Ternary-Input Binary-Weight CNN Accelerator Design for Miniature Object Classification System with Query-Driven Spatial DVS
Yuyang Li, Swasthik Muloor, Jack Laudati, Nickolas Dematteis, Yidam Park, Hana Kim, Nathan Chang, Inhee Lee
TL;DR
This paper tackles miniature vision systems constrained by power and area by proposing a ternary-input binary-weight CNN accelerator (TBN) that partners with a reconfigurable spatial DVS, enabling efficient object recognition and tracking from a shared sensor. The architecture leverages sparsity-aware zero-skipping and XOR-based multipliers to drastically reduce data movement and MACs, while maintaining CIFAR-10-scale accuracy on DVS-formatted inputs. Key results show inference in 0.44 s at 1.6 mW with 82.56% top-1 accuracy and a FoM improvement of about 7× over prior miniature accelerators. The work demonstrates the practicality of integrating spatial DVS and TBN for low-power, mm-scale vision systems.
Abstract
Miniature imaging systems are essential for space-constrained applications but are limited by memory and power constraints. While machine learning can reduce data size by extracting key features, its high energy demands often exceed the capacity of small batteries. This paper presents a CNN hardware accelerator optimized for object classification in miniature imaging systems. It processes data from a spatial Dynamic Vision Sensor (DVS), reconfigurable to a temporal DVS via pixel sharing, minimizing sensor area.

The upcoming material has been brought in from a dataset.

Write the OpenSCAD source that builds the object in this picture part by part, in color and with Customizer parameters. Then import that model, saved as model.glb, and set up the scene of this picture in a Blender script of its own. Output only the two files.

By using ternary DVS outputs and a ternary-input, binary-weight neural network, the design reduces computation and memory needs. Fabricated in 28 nm CMOS, the accelerator cuts data size by 81% and MAC operations by 27%. It achieves 440 ms inference time at just 1.6 mW power consumption, improving the Figure-of-Merit (FoM) by 7.3x over prior CNN accelerators for miniature systems.